The old fire-eater bristled. Probably he sensed a trap. But Robert Barnwell Rhett was not a man to hold back on a matter of principle, and he was not going to hide his true feelings from this impudent British consul. Suddenly the conversation became a declamation.
“No Southern State or Confederacy will ever be brought to negotiate upon such a subject,” said Rhett. “To prohibit the Slave Trade would be virtually to admit that the institution of slavery is an evil and a wrong, instead of, as the South believes, a blessing to the African Race and a system of labor appointed of God.”
—
AFTER HIS TALK with the great fire-eater, Bunch sent a brief word to Lyons, just to make sure he took notice: “I think that Your Lordship will be interested in the account of Mr.

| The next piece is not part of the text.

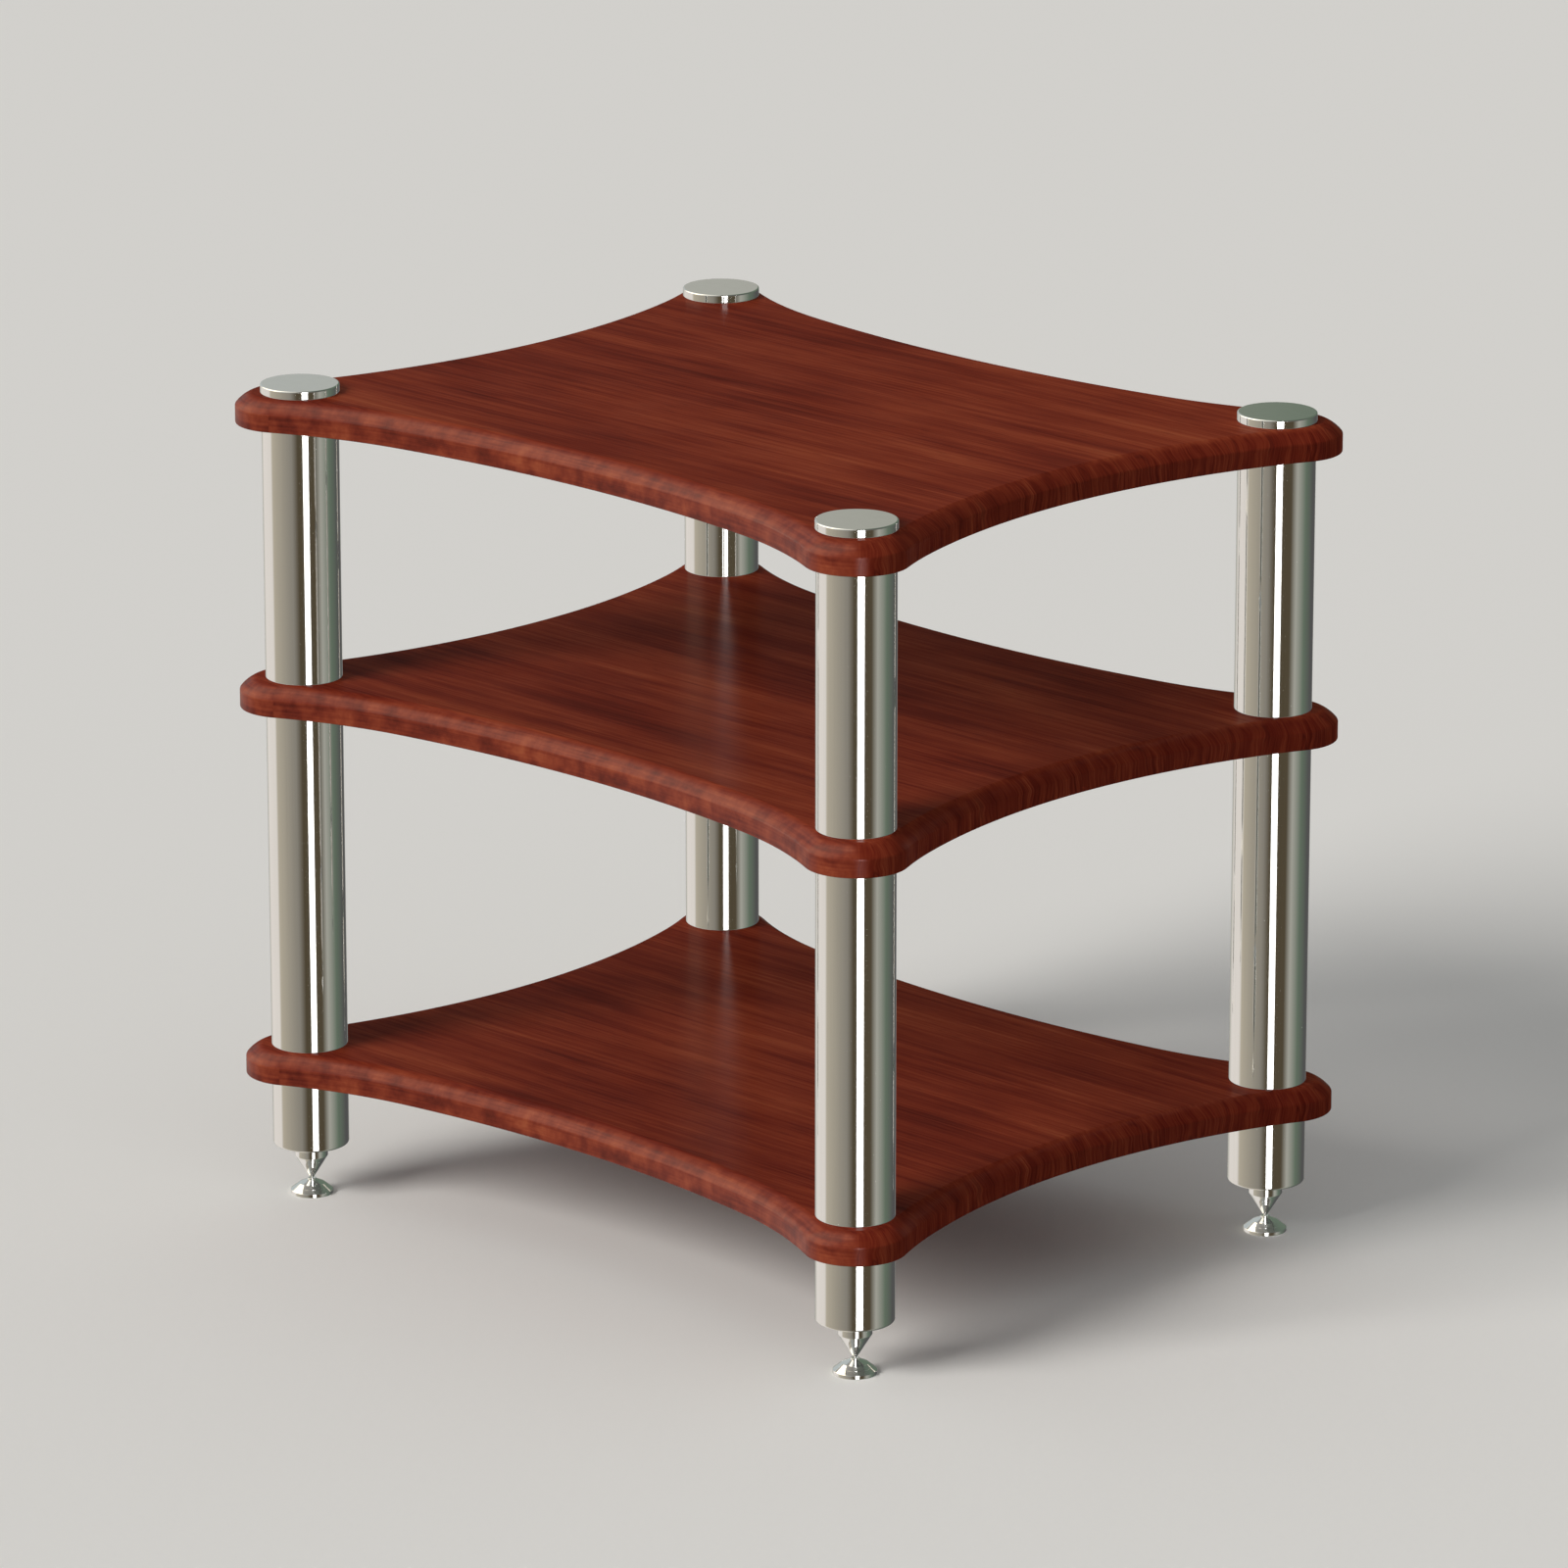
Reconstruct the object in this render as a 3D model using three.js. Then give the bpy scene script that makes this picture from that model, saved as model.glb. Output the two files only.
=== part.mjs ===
// Audio equipment rack: three waisted wooden boards clamped between short steel tubes at their four corners,
// standing on cone spikes in floor pads. Millimetres, +Z up, front towards -Y. The origin is on the floor, midway
// between the four posts.
import * as THREE from 'three';

// Plan: the four post axes
const post_spacing_x = 500;
const post_spacing_y = 384;

// Boards, one outline for all three
const board_thickness = 20;
const corner_radius = 33;
const corner_reach = 6.3; // how far the corner arc's centre lies outside the post axis, both ways
const front_waist = -6; // the middle of the front and back edges, measured outwards from the post axes
const side_waist = -1; // the same for the two side edges
const front_flatness_share = 1.315; // waist arc radius, as a share of the arc that would meet the corner direct
const side_flatness_share = 1.025;
const front_blend_share = 0.31; // blend arc radius, as a share of the waist arc radius
const side_blend_share = 0.6;
const rim_upright = 12; // the upright part of the rim, from the underside to the break
const crown_width = 10.8; // the curved shoulder above the break, seen from above
const crown_radius = 25; // of that shoulder's curve

// Posts
const tube_radius = 25;
const tube_wall = 2;
const leg_length = 49;
const lower_tube_length = 230;
const upper_tube_length = 170;

// Caps on the top board
const cap_radius = 25.6;
const cap_thickness = 5.5;
const cap_bevel = 0.8;

// Threads, inserts and studs inside the posts
const stud_radius = 5;
const board_hole_radius = 5.5;
const insert_length = 14;
const insert_recess = 0.5; // a joining insert stops this far inside its tube, so that the tube's rim is what seats
const stud_engagement = 11; // how far a stud reaches into an insert
const spike_stud_length = 19;
const running_gap = 0.3; // between a stud and its bore, an insert and its tube, a tip and its dimple

// Spikes
const spike_length = 25.6; // from the leg's underside to the tip
const collar_radius = 10.9;
const collar_height = 9;
const tip_radius = 0.9;
const tip_height = 0.6;

// Floor pads
const pad_radius = 14;
const pad_height = 10;
const pad_rim_height = 2.4;
const pad_shoulder_radius = 9;
const pad_shoulder_height = 6.4;
const boss_radius = 2.9;
const boss_height = 0.8; // of the pad's height
const dimple_radius = 1.9;
const dimple_depth = 0.9;

// Facets
const tube_sides = 32;
const turned_sides = 24;
const insert_sides = 16;
const stud_sides = 12;
const corner_steps = 12;
const blend_steps = 4;
const waist_steps = 8;
const crown_steps = 3;

// Levels, stacked up from the floor
const tip_z = pad_height - dimple_depth + running_gap;
const leg_z = tip_z + spike_length;
const bottom_board_z = leg_z + leg_length;
const lower_tube_z = bottom_board_z + board_thickness;
const middle_board_z = lower_tube_z + lower_tube_length;
const upper_tube_z = middle_board_z + board_thickness;
const top_board_z = upper_tube_z + upper_tube_length;
const cap_z = top_board_z + board_thickness;

// Finishes
const finishes = {
  veneer: { color: 0x7a3020, roughness: 0.35, metalness: 0 },
  satin_steel: { color: 0xb9b2a8, roughness: 0.3, metalness: 1 },
  plated_steel: { color: 0xc4c4c2, roughness: 0.35, metalness: 1 },
  turned_alloy: { color: 0xa9abad, roughness: 0.45, metalness: 1 },
  polished_steel: { color: 0xd6d6d4, roughness: 0.1, metalness: 1 },
};

function named(name, geometry, finish, z) {
  const mesh = new THREE.Mesh(geometry, new THREE.MeshStandardMaterial(finishes[finish]));
  mesh.name = name;
  mesh.position.z = z;
  return mesh;
}

// A piece turned about +Z from [radius, height] points that run up its outside.
function turned(points, sides) {
  const profile = points.map(([radius, height]) => new THREE.Vector2(radius, height));
  return new THREE.LatheGeometry(profile, sides).rotateX(Math.PI / 2);
}

function ring(inner_radius, outer_radius, length, sides) {
  const profile = [
    [inner_radius, 0],
    [outer_radius, 0],
    [outer_radius, length],
    [inner_radius, length],
    [inner_radius, 0],
  ];
  return turned(profile, sides);
}

// The arcs of one half of one side of the outline, in side coordinates: x runs along the side from its middle, y
// outwards from the line through the post axes. The waist arc curves in, a blend arc turns it, and the corner arc
// rounds the ear. The blend's centre is where it touches both of the others.
function side_arcs(half, waist, flatness_share, blend_share) {
  const corner = new THREE.Vector2(half + corner_reach, corner_reach);
  const rise = corner_radius - waist + corner_reach;
  const direct_radius = (corner.x ** 2 + (waist - corner_reach) ** 2 - corner_radius ** 2) / (2 * rise);
  const waist_radius = flatness_share * direct_radius;
  const blend_radius = blend_share * waist_radius;
  const waist_centre = new THREE.Vector2(0, waist + waist_radius);
  const to_corner = corner_radius + blend_radius;
  const to_waist = waist_radius - blend_radius;
  const apart = waist_centre.distanceTo(corner);
  const along = (to_corner ** 2 - to_waist ** 2 + apart ** 2) / (2 * apart);
  const across = Math.sqrt(Math.max(to_corner ** 2 - along ** 2, 0));
  const toward = waist_centre.clone().sub(corner).divideScalar(apart);
  const outward = new THREE.Vector2(toward.y, -toward.x);
  const foot = corner.clone().addScaledVector(toward, along);
  const choices = [across, -across].map((step) => foot.clone().addScaledVector(outward, step));
  const blend_centre = choices[0].x < choices[1].x ? choices[0] : choices[1];
  return { corner, waist_centre, waist_radius, blend_centre, blend_radius };
}

const front_arcs = side_arcs(post_spacing_x / 2, front_waist, front_flatness_share, front_blend_share);
const end_arcs = side_arcs(post_spacing_y / 2, side_waist, side_flatness_share, side_blend_share);

function arc_points(centre, radius, from_angle, to_angle, steps) {
  return Array.from({ length: steps + 1 }, (_, i) => {
    const angle = from_angle + ((to_angle - from_angle) * i) / steps;
    return new THREE.Vector2(centre.x + radius * Math.cos(angle), centre.y + radius * Math.sin(angle));
  });
}

// One side of the outline, from one corner arc to the next, drawn in by inset.
function side_points(arcs, inset) {
  const out_of_waist = arcs.blend_centre.clone().sub(arcs.waist_centre).angle();
  const middle = (3 * Math.PI) / 2;
  const into_corner = arcs.corner.clone().sub(arcs.blend_centre).angle();
  const half_steps = waist_steps / 2;
  const waist = arc_points(arcs.waist_centre, arcs.waist_radius + inset, middle, out_of_waist, half_steps);
  const blend_end = into_corner < Math.PI ? into_corner + 2 * Math.PI : into_corner;
  const blend = arc_points(arcs.blend_centre, arcs.blend_radius + inset, out_of_waist, blend_end, blend_steps);
  const half = [...waist, ...blend.slice(1)];
  const mirrored = half.slice(1).reverse();
  return [...mirrored.map((point) => new THREE.Vector2(-point.x, point.y)), ...half];
}

// The whole outline, anticlockwise from the left end of the front side.
function outline(inset) {
  const sides = [front_arcs, end_arcs, front_arcs, end_arcs].map((arcs, i) => {
    const along = new THREE.Vector2(1, 0).rotateAround(new THREE.Vector2(), (i * Math.PI) / 2);
    const outward = new THREE.Vector2(along.y, -along.x);
    const to_line = (arcs === front_arcs ? post_spacing_y : post_spacing_x) / 2;
    const place = (point) =>
      new THREE.Vector2().addScaledVector(along, point.x).addScaledVector(outward, to_line + point.y);
    return { points: side_points(arcs, inset).map(place), corner: place(arcs.corner) };
  });
  return sides.flatMap(({ points, corner }, i) => {
    const start = points.at(-1).clone().sub(corner).angle();
    const end = sides[(i + 1) % sides.length].points[0].clone().sub(corner).angle();
    const end_angle = end < start ? end + 2 * Math.PI : end;
    const rounded = arc_points(corner, corner_radius - inset, start, end_angle, corner_steps);
    return [...points, ...rounded.slice(1, -1)];
  });
}

function hole_points(x, y) {
  const centre = new THREE.Vector2(x, y);
  return arc_points(centre, board_hole_radius, 2 * Math.PI, 0, insert_sides).slice(0, -1);
}

const corners = [
  { corner_name: 'front_left', x: -post_spacing_x / 2, y: -post_spacing_y / 2 },
  { corner_name: 'front_right', x: post_spacing_x / 2, y: -post_spacing_y / 2 },
  { corner_name: 'back_left', x: -post_spacing_x / 2, y: post_spacing_y / 2 },
  { corner_name: 'back_right', x: post_spacing_x / 2, y: post_spacing_y / 2 },
];

// The curved shoulder of a board's rim, as [inset, height] points from the break up to the top face.
function crown() {
  const half_chord = Math.hypot(crown_width, board_thickness - rim_upright) / 2;
  const rise = (board_thickness - rim_upright) / (2 * half_chord);
  const run = crown_width / (2 * half_chord);
  const to_centre = Math.sqrt(Math.max(crown_radius ** 2 - half_chord ** 2, 0));
  const centre = new THREE.Vector2(
    crown_width / 2 + rise * to_centre,
    (rim_upright + board_thickness) / 2 - run * to_centre,
  );
  const start = new THREE.Vector2(0, rim_upright).sub(centre).angle();
  const end = new THREE.Vector2(crown_width, board_thickness).sub(centre).angle();
  return arc_points(centre, crown_radius, start, end, crown_steps).map((point) => [point.x, point.y]);
}

// A board: an upright edge below, a curved shoulder above it, and a hole through it on each post axis.
function board() {
  const holes = corners.map(({ x, y }) => hole_points(x, y));
  const positions = [];
  const put = (point, z) => positions.push(point.x, point.y, z);

  const wall = (lower, lower_z, upper, upper_z) => {
    lower.forEach((point, i) => {
      const next = (i + 1) % lower.length;
      put(point, lower_z);
      put(lower[next], lower_z);
      put(upper[next], upper_z);
      put(point, lower_z);
      put(upper[next], upper_z);
      put(upper[i], upper_z);
    });
  };
  const face = (edge, z, faces_up) => {
    const points = [edge, ...holes].flat();
    THREE.ShapeUtils.triangulateShape(edge, holes).forEach(([a, b, c]) => {
      const order = faces_up ? [a, b, c] : [a, c, b];
      order.forEach((index) => put(points[index], z));
    });
  };

  const levels = [[0, 0], ...crown()].map(([inset, z]) => ({ edge: outline(inset), z }));
  face(levels[0].edge, 0, false);
  levels.slice(1).forEach(({ edge, z }, i) => wall(levels[i].edge, levels[i].z, edge, z));
  face(levels.at(-1).edge, levels.at(-1).z, true);
  holes.forEach((hole) => wall(hole, 0, hole, board_thickness));

  const geometry = new THREE.BufferGeometry();
  geometry.setAttribute('position', new THREE.Float32BufferAttribute(positions, 3));
  geometry.computeVertexNormals();
  return geometry;
}

function tube(length) {
  return ring(tube_radius - tube_wall, tube_radius, length, tube_sides);
}

function insert() {
  const outer_radius = tube_radius - tube_wall - running_gap;
  return ring(stud_radius + running_gap, outer_radius, insert_length, insert_sides);
}

// Joins the tubes above and below a board, from inside one insert to inside the other.
function joining_stud() {
  const reach = insert_recess + stud_engagement;
  const length = board_thickness + 2 * reach;
  const profile = [
    [0, -reach],
    [stud_radius, -reach],
    [stud_radius, length - reach],
    [0, length - reach],
  ];
  return turned(profile, stud_sides);
}

// A round cap with its own stud, which reaches down through the top board into the upper tube's insert.
function top_cap() {
  const reach = board_thickness + insert_recess + stud_engagement;
  const profile = [
    [0, -reach],
    [stud_radius, -reach],
    [stud_radius, 0],
    [cap_radius, 0],
    [cap_radius, cap_thickness - cap_bevel],
    [cap_radius - cap_bevel, cap_thickness],
    [0, cap_thickness],
  ];
  return turned(profile, tube_sides);
}

// A cone that points down, under a collar that seats on the leg's lower insert, with its stud above.
function spike() {
  const profile = [
    [0, -spike_length],
    [tip_radius, tip_height - spike_length],
    [collar_radius, -collar_height],
    [collar_radius, 0],
    [stud_radius, 0],
    [stud_radius, spike_stud_length],
    [0, spike_stud_length],
  ];
  return turned(profile, turned_sides);
}

// A low convex cone with a thin upright rim, and a boss with a dimple for the spike's tip.
function floor_pad() {
  const profile = [
    [0, 0],
    [pad_radius, 0],
    [pad_radius, pad_rim_height],
    [pad_shoulder_radius, pad_shoulder_height],
    [boss_radius, pad_height - boss_height],
    [boss_radius, pad_height],
    [dimple_radius, pad_height],
    [0, pad_height - dimple_depth],
  ];
  return turned(profile, turned_sides);
}

// A tube with its upper insert, and its lower one drawn in by lower_recess.
function post_stage(name, z, length, lower_recess) {
  const top_insert_z = z + length - insert_recess - insert_length;
  return [
    named(name, tube(length), 'satin_steel', z),
    named(`${name}_top_insert`, insert(), 'turned_alloy', top_insert_z),
    named(`${name}_bottom_insert`, insert(), 'turned_alloy', z + lower_recess),
  ];
}

function post(corner_name, x, y) {
  const pieces = new THREE.Group();
  pieces.position.set(x, y, 0);
  pieces.add(
    named(`${corner_name}_floor_pad`, floor_pad(), 'polished_steel', 0),
    named(`${corner_name}_spike`, spike(), 'polished_steel', leg_z),
    ...post_stage(`${corner_name}_leg_tube`, leg_z, leg_length, 0),
    named(`${corner_name}_lower_stud`, joining_stud(), 'plated_steel', bottom_board_z),
    ...post_stage(`${corner_name}_lower_tube`, lower_tube_z, lower_tube_length, insert_recess),
    named(`${corner_name}_upper_stud`, joining_stud(), 'plated_steel', middle_board_z),
    ...post_stage(`${corner_name}_upper_tube`, upper_tube_z, upper_tube_length, insert_recess),
    named(`${corner_name}_top_cap`, top_cap(), 'satin_steel', cap_z),
  );
  return pieces;
}

const rack = new THREE.Group();
rack.add(
  named('bottom_board', board(), 'veneer', bottom_board_z),
  named('middle_board', board(), 'veneer', middle_board_z),
  named('top_board', board(), 'veneer', top_board_z),
  ...corners.map(({ corner_name, x, y }) => post(corner_name, x, y)),
);

export default rack;
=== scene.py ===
"""Looks of the audio rack: lacquered veneer boards, satin steel posts, polished spikes. Metres, +Z up."""
import math

import bmesh
import bpy
from mathutils import Matrix, Vector
from mathutils.geometry import tessellate_polygon


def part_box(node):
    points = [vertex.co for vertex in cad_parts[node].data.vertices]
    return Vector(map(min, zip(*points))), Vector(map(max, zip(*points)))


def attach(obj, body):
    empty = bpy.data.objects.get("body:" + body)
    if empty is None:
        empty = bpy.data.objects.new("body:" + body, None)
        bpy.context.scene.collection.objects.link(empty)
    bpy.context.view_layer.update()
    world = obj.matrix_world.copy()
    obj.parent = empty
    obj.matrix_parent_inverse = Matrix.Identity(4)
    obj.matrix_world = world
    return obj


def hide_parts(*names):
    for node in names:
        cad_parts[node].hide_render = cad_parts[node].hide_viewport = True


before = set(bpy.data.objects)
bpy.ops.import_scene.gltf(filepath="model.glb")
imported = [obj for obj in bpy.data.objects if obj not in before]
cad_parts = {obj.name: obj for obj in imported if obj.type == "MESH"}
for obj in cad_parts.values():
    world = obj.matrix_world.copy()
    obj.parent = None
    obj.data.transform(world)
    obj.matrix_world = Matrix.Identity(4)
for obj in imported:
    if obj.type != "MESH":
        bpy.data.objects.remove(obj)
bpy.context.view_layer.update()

BOARDS = ("bottom_board", "middle_board", "top_board")
CORNERS = ("front_left", "front_right", "back_left", "back_right")

# Board outline, as the boards were cut
corner_radius = 0.033
corner_reach = 0.0063
front_waist = -0.006
side_waist = -0.001
front_flatness_share = 1.315
side_flatness_share = 1.025
front_blend_share = 0.31
side_blend_share = 0.6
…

Rhett’s pow-wow with me, and I trust that you will concur with me in the impression that Lord J. Russell ought to know of it.”
Indeed, when Bunch sent a confidential dispatch detailing the conversation, the Foreign Secretary did take notice, and so did Prime Minister Palmerston. Bunch had read him well. A cryptic, hand-scrawled note interleaved in the bound consular dispatches from the end of December 1860 addresses the Bunch letter directly. It is signed, simply, P and makes clear once again where the British government generally, and Palmerston individually, drew the red line on slavery. “The example of Brazil and of Spain and of Portugal shew that an engagement to abolish Slave Trade is not incompatible as Mr. Rhett asserts it to be with the maintenance of slavery within the territory of a state.”
The South might keep its slaves as it tried to woo Great Britain, but it would have to agree not to bring new ones from Africa. And Bunch had gotten Rhett to say that was impossible.